Now that the data points have been increased the graph is much more smooth and looks like a bell shaped curve and the probability is now really maximum at point 3.5 as should be since mu (mean)=3.5.

Multivariate Probability Distribution

In order to generate further interest now lets look at multivariate normal distribution. The following equation gives us the multivariate normal distribution here the x and mu are d-dimensional vectors defining the multidimensional event and means while sigma is the co-variance matrix.

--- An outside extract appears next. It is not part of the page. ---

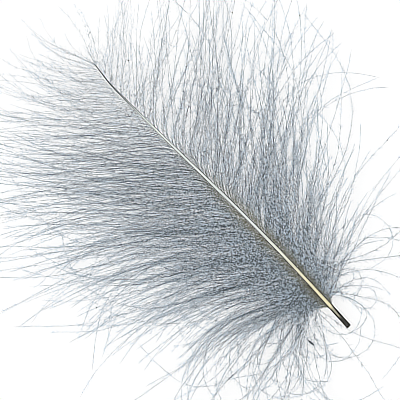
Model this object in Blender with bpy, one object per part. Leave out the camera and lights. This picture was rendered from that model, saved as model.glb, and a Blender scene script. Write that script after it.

p(x)=\frac{1}{(2\pi)^{k/2}|\Sigma|^{1/2}}\, e^{ -\frac{1}{2}(x-\mu)'\Sigma^{-1}(x-\mu) }
The above equation requires further constructs like for-loop to be implemented in Octave lets use the example given at wiki to learn.
octave:10> mu=[40, 60]; sigma=[100, 30; 30, 140]; octave:39> isigma = inv(sigma);
octave:11> detsigma = det(sigma);
octave:12> coeff = 1/(2*pi*sqrt(detsigma));
octave:13> for i=1:100
>    for j=1:100
>        x = [i;j];
>        xm = x - mu;
>        p(i,j) = exp(-0.5*xm'*isigma*xm);
>    end
> end
octave:14> p=p*coeff;
octave:15> [X,Y]=meshgrid(1:100,1:100);
octave:16> surf(X,Y,p);

The plot above is a 3-D graph of the multivariate normal probability distribution of p(x,y) depending on two variables x and y. The above methodology helps us learn probability in a fun manner as well as get familiar with octave's computational and graphical features.